Running diffusion directly on high-resolution images is expensive. A 512×512 RGB image has ~800K dimensions. That's a lot of score function evaluations.

**Latent diffusion** compresses images first:

1. Train a variational autoencoder (VAE) with encoder $\mathcal{E}$ and decoder $\mathcal{D}$
2. Encode images to latent space: $z = \mathcal{E}(x)$, typically 64×64×4 (~16K dims)
3. Train the diffusion model in latent space
4. At generation time, sample $z$, then decode $x = \mathcal{D}(z)$

The VAE handles pixel-level detail; the diffusion model handles semantic structure. This is 16-64× more efficient than pixel-space diffusion.

Stable Diffusion is a latent diffusion model with:
- A pretrained VAE for image compression
- A U-Net architecture for the diffusion model
- CLIP text encoder for conditioning
- Cross-attention to inject text embeddings into the U-Net



## Applications Beyond Images

The diffusion framework is surprisingly general. Anything you can add Gaussian noise to, you can learn to denoise.

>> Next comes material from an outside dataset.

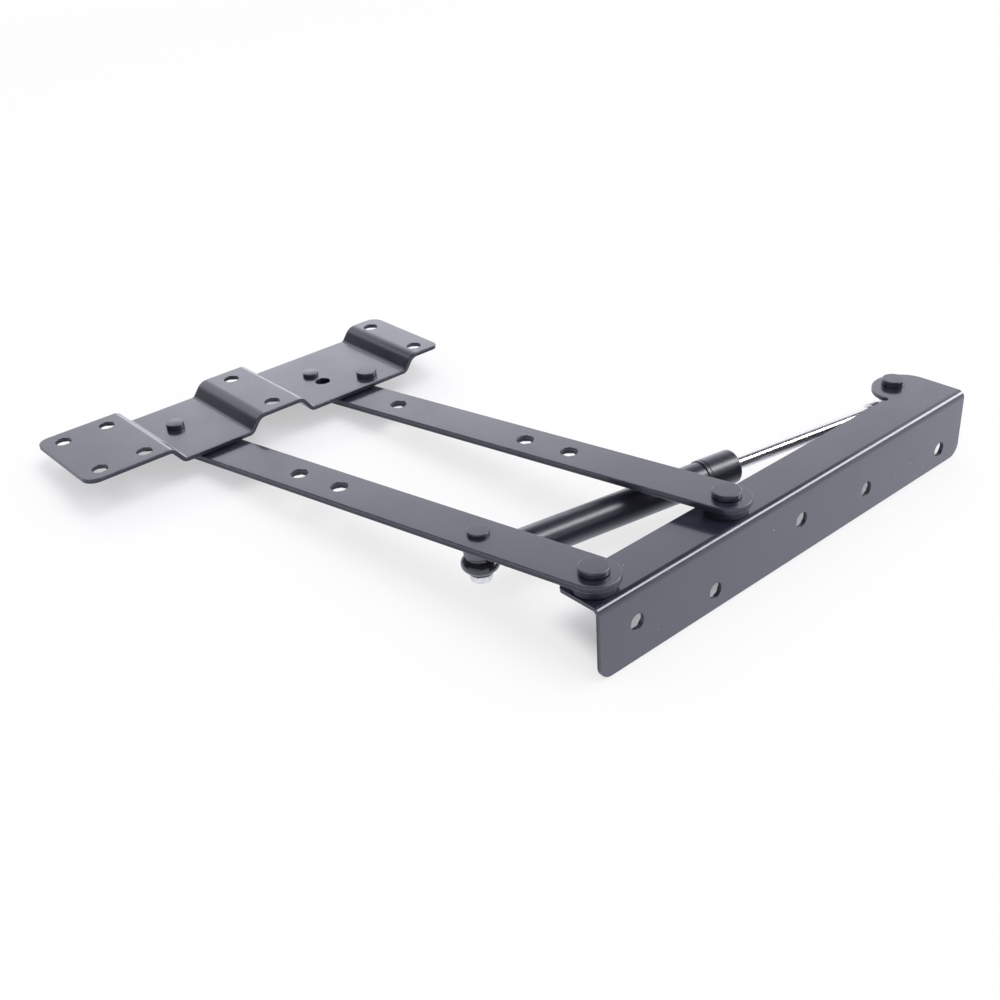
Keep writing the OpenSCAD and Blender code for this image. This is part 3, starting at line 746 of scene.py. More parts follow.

**Video generation**: Add temporal dimensions. Challenges include maintaining consistency across frames and scaling to longer durations. Sora, Runway, and others are pushing this frontier.

**Audio**: Diffusion over spectrograms or waveforms. Used for music generation, speech synthesis, and sound effects.

**3D**: Diffusion over point clouds, neural radiance fields, or mesh representations. Enables text-to-3D generation.

**Molecules**: Diffusion over 3D atomic coordinates. AlphaFold 3 uses diffusion for structure prediction. Drug discovery applies diffusion to generate novel molecules with desired properties.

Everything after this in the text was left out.